AP gave an example in which the Oxford comma makes sense of an otherwise confusing sentence: “‘The governor convened his most trusted advisers, economist Olivia Schneider, and polling expert Carlton Torres.’ (If the governor is convening unidentified advisers plus Schneider and Torres, the final comma is needed.)”

If you meant instead that the trusted advisers were none other than Schneider and Torres, no comma goes before the conjunction, AP notes: “The governor convened his most trusted advisers, economist Olivia Schneider and polling expert Carlton Torres.”

AP missed an opportunity here. They should have given an example with “adviser” in the singular instead of the plural: “The governor convened his most trusted adviser, economist Olivia Schneider, and polling expert Carlton Torres.”

With “adviser” in the singular, the Oxford comma doesn’t prevent confusion — it creates it. Maybe Schneider and the trusted adviser are one and the same, so the governor convened only two people.
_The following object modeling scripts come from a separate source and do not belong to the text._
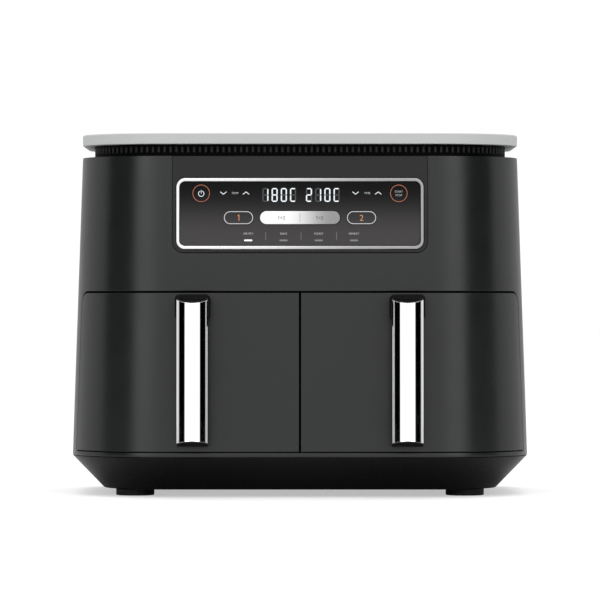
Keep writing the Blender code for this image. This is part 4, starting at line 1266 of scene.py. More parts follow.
    def lens_gloss_with_painted_reflection(self, name: str) -> bpy.types.Material:
        """Smoked gloss with a painted reflection: black at the top, paler towards the bottom.

        Args:
            name: the material's name.

        Returns:
            The material.
        """
        centre, half = self.form.low + self.middle, self.bezel[1] / 2
        start, end = centre - half + self.lens_reflection_margins[0], centre + half - self.lens_reflection_margins[1]
        return GlossWithPaintedReflection(name, tone(72, 70, 71), tone(9, 9, 10), start, end, specular=0.10).material()

    def lens(self) -> bpy.types.Object:
        """The lens, with an opening for each key.

        Returns:
            The piece.
        """
        piece = self.frame_prism("lens_sheet", self.bezel_ring + self.gap, self.back, self.lens_face).done()
        for key in self.keys():
            combine(piece, self.key_prism("opening", key, self.key_gap, -THROUGH, THROUGH).done())
        smooth(piece, 40, self.key_edge)
        finish = self.lens_gloss_with_painted_reflection("lens_smoked_painted_reflection")
        return dress(self.on_face(piece), finish, Slot.LENS, "housing", "display_lens")

    def ring(self, key: str, width: float, finish: bpy.types.Material, slot: Slot) -> bpy.types.Object:
        """The metal ring let into a key's edge.

        Args:
            key: the key's name.
            width: the ring's width.
            finish: its metal.
            slot: the record's slot for it.

        Returns:
            The piece.
        """
        shaper = self.key_outline(f"{key}_ring", key, -self.ring_inset, self.ring_proud)
        bpy.ops.mesh.inset(thickness=width, depth=0.0)
        bpy.ops.mesh.delete(type="FACE")
        shaper.pick(Pick.FACES, lambda f: True).extrude(0, 0, -self.ring_depth)
        piece = smooth(shaper.done(), 40)
        return dress(self.on_face(piece), finish, slot, f"{key}_body")

    def build_keys(self) -> None:
        """Caps, rings and the silver two-way key."""
        # the caps share the lens's painted reflection, paler towards the bottom
        glass = self.lens_gloss_with_painted_reflection("key_smoked_painted_reflection")
        copper = Metal("ring_copper", tone(188, 122, 98), 0.34).material()
        silver = Metal("ring_silver", tone(200, 200, 202), 0.26).material()
        looks = {
            "power_key": (self.round_ring, copper, Slot.COPPER),
            "start_key": (self.round_ring, copper, Slot.COPPER),
            "zone_key_left": (self.pill_ring, silver, Slot.SILVER),
            "zone_key_right": (self.pill_ring, silver, Slot.SILVER),
        }
        for key, (width, metal, slot) in looks.items():
            cap = self.key_prism(f"{key}_cap", key, 0.0, -self.key_depth, 0.0).done()
            smooth(cap, 40, self.key_edge)
            dress(self.on_face(cap), glass, slot, f"{key}_body", key)
            self.ring(key, width, metal, slot)
        cap = self.key_prism("sync_match_cap", "sync_match_key", 0.0, -self.key_depth, 0.0)
        piece = smooth(cap.done(), 40, self.sync_edge, 3)
        # painted reflection: the silver runs from white at the left to grey at the right
        tones = (tone(250, 250, 250), tone(150, 150, 151))
        satin = GlossWithPaintedReflection("pill_silver_painted_reflection", *tones, -0.020, 0.034, metallic=1.0, roughness=0.30, axis="X")
        dress(self.on_face(piece), satin.material(), Slot.SILVER, "sync_match_key_body", "sync_match_key")

    def bar(
        self, name: str, centre: tuple, size: tuple, face: float, pointed: bool = False
    ) -> bpy.types.Object:
        """A thin raised bar for prints.

        Args:
            name: the object's name.
            centre: its middle, across and up.
            size: its width and height.
            face: the depth that it lies on.
            pointed: gives it the pointed ends of a digit's stroke.

        Returns:
            The bar, in face coordinates.
        """
        thick = self.print_thick

        def through(edge: bmesh.types.BMEdge) -> bool:
            """Says whether an edge runs through the bar's thickness."""
            return abs(edge.verts[0].co.z - edge.verts[1].co.z) > thick / 2

        shaper = Shaper(name, "cube", (*size, thick), (*centre, face + thick / 2))
        if pointed:
            shaper.round_edges(min(size) * self.digit_point, 1, through)
        return shaper.done()

    def place_print(self, pieces: list, name: str, ink: Ink, body: str = "housing") -> bpy.types.Object:
        """Joins prints of one tone and puts them on the face."""
        piece = self.on_face(joined(pieces, name))
        return dress(piece, Glow(*ink.value).material(), Slot.DISPLAY, body)

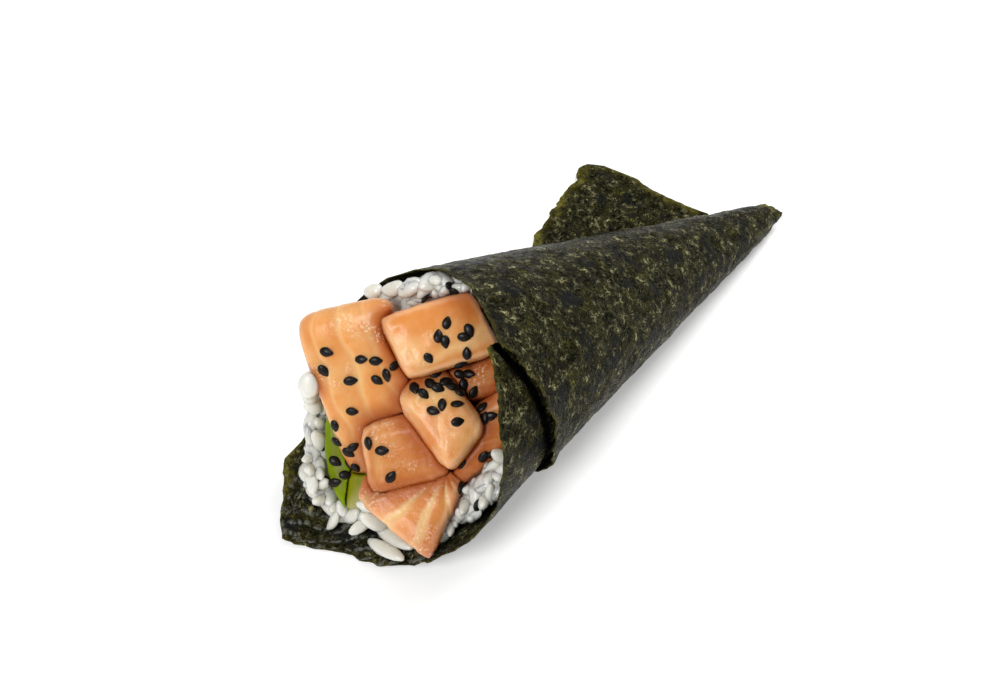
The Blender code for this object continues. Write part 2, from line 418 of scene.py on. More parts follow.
class HandRollNori(bpy.types.PropertyGroup):
    thickness: length("Thickness", "Thickness of the sheet in millimetres", 0.3)
    crinkle: length("Crinkle", "Height of the sheet's waves in millimetres", 0.34)
    tear: length("Tear", "How far the torn edges wander in millimetres", 0.9)
    pleat_width: length("Pleat width", "Width of the wrinkles on the loose corner in millimetres", 2.9)
    pleat_height: length("Pleat height", "Height of those wrinkles in millimetres", 0.55)
    seam_lift: length("Seam lift", "How far the outer edge stands off the sheet in millimetres", 1.3)
    dark: colour("Dark", "Green-black of the sheet", (0.0018, 0.0018, 0.0010))
    olive: colour("Olive", "Thinner, olive patches", (0.040, 0.036, 0.011))
    film: colour("Film", "Smooth, blue-black patches", (0.012, 0.014, 0.014))
    thin: colour("Thin edge", "Yellow-green of torn edges", (0.25, 0.22, 0.035))
    glint: colour("Glints", "Light caught on the crests of the wrinkles", (0.30, 0.31, 0.27))
    thread_olive: colour("Olive threads", "Yellow-green fibres, thinner parts", (0.17, 0.155, 0.045))
    thread: colour("Thread", "Pale fibres on the sheet", (0.40, 0.38, 0.19))
    inside: colour("Inside", "Dull olive-brown of the loose end", (0.034, 0.026, 0.009))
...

Or maybe the trusted adviser is separate from Schneider and three people showed up. We don’t know. But take out the Oxford comma and it’s clear that three people met with the governor: the trusted adviser, Schneider and Torres.

Obviously, sometimes it’s better to just rewrite the sentence. But when you can’t, knee-jerk comma partisanship is not the remedy. Sometimes the Oxford comma helps, sometimes it hurts.

Consistency counts, too. So pick your default preference — yes or no on the Oxford comma — then be prepared to make exceptions whenever it could help your reader.